__THE EXERCISE__
Pull out every line in the data that has the string "More" in it.

__EXERCISE INPUT__
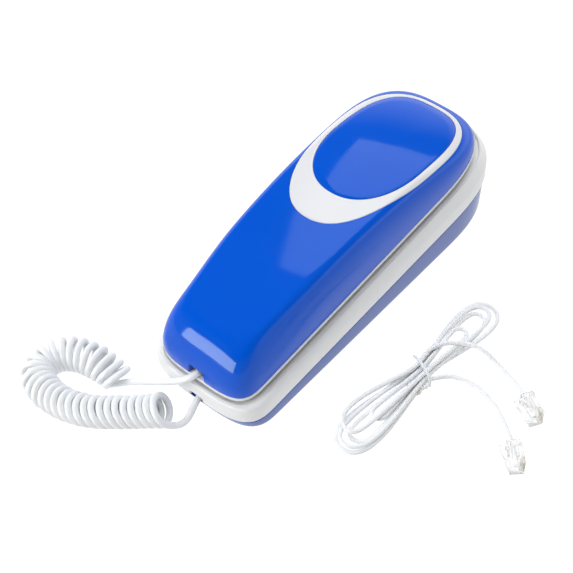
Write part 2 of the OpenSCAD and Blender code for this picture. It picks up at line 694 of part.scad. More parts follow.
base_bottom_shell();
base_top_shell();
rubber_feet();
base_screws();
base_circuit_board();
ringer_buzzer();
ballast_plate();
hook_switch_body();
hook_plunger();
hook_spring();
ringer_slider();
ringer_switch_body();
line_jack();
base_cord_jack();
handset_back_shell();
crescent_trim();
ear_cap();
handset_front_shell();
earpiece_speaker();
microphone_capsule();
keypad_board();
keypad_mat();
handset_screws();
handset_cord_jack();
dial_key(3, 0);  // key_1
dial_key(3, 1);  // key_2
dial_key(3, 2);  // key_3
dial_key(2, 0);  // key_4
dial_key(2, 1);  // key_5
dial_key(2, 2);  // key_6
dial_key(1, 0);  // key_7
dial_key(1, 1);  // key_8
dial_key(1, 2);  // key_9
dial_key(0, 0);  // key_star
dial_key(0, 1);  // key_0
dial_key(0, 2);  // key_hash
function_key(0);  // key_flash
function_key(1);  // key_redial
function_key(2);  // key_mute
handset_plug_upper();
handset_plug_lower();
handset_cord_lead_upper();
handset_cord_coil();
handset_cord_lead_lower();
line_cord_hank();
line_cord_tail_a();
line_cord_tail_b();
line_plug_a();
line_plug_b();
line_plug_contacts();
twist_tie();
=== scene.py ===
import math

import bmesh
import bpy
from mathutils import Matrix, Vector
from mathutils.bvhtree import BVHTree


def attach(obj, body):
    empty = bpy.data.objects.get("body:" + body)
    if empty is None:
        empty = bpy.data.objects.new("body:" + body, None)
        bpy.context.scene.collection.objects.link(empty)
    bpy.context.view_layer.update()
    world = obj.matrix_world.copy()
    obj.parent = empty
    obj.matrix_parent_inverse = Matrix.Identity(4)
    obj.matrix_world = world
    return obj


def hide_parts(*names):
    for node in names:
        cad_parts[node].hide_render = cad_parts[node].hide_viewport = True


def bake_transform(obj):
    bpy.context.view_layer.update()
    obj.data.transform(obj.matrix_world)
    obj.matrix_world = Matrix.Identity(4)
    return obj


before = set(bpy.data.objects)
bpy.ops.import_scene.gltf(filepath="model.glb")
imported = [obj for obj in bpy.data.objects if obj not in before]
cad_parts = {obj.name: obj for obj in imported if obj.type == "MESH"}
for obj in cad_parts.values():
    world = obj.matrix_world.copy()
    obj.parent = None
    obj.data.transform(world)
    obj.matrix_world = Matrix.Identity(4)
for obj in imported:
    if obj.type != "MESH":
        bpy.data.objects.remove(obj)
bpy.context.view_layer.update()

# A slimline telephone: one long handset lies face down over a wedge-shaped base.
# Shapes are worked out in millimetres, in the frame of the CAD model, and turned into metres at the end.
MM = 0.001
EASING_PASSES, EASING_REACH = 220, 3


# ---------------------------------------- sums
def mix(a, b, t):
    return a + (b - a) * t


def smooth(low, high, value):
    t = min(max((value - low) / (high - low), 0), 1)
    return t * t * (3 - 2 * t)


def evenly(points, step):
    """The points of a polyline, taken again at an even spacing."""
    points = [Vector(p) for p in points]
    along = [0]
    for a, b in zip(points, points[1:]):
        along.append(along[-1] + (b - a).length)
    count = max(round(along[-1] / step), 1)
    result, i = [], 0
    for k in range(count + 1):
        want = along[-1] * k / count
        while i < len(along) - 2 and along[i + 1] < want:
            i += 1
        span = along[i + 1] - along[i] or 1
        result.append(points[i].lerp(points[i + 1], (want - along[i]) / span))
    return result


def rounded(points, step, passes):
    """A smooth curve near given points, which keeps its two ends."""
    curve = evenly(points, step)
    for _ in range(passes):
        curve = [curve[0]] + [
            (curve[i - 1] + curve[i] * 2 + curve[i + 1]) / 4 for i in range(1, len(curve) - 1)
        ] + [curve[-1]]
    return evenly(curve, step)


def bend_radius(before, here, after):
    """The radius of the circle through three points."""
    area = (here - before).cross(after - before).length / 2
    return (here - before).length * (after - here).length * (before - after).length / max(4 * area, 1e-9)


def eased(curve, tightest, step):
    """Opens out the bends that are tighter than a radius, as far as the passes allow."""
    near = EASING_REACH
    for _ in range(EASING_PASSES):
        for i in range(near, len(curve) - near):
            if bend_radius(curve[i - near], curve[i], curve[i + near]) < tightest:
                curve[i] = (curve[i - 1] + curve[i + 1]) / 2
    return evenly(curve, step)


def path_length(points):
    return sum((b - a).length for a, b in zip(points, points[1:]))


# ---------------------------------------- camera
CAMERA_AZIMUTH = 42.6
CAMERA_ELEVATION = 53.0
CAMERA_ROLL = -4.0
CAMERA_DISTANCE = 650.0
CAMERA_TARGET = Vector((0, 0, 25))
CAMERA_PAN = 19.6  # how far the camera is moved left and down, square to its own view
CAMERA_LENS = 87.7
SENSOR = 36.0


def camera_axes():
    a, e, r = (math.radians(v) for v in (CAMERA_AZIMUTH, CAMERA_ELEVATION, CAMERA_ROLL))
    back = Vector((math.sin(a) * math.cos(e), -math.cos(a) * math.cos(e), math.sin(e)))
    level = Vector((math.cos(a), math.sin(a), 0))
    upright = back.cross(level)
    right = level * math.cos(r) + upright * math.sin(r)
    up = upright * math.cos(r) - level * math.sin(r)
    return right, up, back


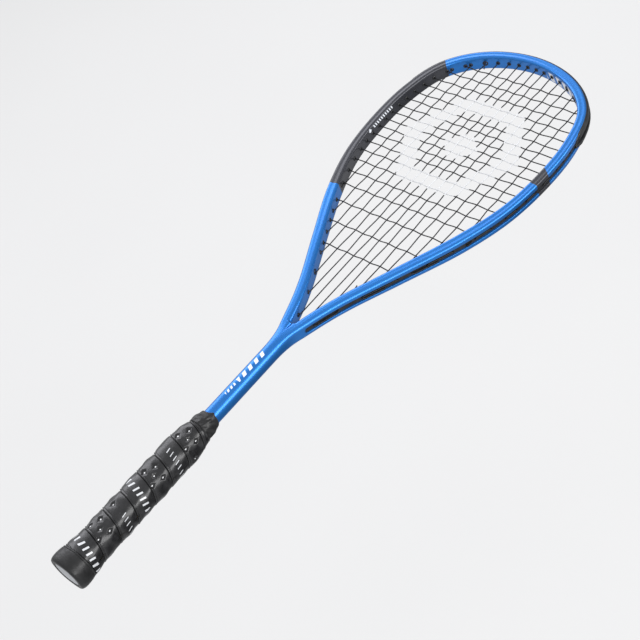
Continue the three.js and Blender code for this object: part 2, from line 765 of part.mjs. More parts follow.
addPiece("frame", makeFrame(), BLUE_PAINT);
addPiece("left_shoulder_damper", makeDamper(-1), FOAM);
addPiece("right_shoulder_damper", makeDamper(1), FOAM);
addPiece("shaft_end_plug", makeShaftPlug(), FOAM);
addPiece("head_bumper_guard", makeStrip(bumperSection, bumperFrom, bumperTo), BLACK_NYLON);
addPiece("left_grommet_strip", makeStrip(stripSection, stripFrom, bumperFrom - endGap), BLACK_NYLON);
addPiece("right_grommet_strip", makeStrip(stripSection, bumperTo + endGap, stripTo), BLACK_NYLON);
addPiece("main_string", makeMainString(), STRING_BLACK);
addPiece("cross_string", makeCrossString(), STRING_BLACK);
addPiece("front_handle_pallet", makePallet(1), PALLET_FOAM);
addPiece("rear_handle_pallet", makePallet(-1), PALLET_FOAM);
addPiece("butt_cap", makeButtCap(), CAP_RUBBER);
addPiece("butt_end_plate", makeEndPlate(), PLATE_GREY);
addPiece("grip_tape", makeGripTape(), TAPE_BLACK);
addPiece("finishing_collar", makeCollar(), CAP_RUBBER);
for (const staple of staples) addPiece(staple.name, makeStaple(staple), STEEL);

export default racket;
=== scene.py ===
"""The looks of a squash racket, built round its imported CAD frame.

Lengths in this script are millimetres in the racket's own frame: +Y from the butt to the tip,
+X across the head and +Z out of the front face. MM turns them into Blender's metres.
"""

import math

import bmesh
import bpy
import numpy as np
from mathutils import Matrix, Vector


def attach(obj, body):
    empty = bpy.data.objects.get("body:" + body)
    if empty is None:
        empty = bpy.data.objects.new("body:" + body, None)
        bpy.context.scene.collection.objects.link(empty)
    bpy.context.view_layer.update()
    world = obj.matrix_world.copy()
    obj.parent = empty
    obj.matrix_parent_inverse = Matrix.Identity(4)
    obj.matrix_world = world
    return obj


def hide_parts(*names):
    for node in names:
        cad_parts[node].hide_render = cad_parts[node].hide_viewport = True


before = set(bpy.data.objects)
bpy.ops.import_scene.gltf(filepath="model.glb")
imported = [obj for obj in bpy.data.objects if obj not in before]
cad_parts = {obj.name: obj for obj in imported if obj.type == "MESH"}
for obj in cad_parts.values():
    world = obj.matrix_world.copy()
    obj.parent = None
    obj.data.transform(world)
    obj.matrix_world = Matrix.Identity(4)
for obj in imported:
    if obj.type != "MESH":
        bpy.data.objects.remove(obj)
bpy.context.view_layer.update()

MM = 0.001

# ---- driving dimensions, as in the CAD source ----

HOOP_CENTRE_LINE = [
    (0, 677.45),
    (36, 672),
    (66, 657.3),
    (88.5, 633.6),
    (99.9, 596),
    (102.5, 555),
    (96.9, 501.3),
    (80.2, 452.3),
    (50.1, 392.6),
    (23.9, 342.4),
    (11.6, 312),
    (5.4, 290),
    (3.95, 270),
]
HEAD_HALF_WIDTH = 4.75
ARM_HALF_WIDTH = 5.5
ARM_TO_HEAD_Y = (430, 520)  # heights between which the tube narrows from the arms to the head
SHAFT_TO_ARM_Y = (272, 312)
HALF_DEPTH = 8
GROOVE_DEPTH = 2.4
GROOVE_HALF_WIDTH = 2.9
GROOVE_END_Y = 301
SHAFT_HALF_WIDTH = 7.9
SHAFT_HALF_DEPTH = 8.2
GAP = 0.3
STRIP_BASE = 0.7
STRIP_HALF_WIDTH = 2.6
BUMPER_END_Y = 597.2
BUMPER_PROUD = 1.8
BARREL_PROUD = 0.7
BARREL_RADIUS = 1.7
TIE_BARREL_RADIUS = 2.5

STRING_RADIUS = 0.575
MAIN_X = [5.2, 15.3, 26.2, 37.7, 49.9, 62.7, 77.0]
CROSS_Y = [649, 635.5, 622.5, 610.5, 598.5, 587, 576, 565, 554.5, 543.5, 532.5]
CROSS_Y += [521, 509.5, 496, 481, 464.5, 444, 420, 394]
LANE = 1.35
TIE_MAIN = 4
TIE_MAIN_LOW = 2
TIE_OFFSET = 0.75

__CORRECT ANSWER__
Write part 2 of the OpenSCAD and Blender code for this picture. It picks up at line 694 of part.scad. More parts follow.
Continue the three.js and Blender code for this object: part 2, from line 765 of part.mjs. More parts follow.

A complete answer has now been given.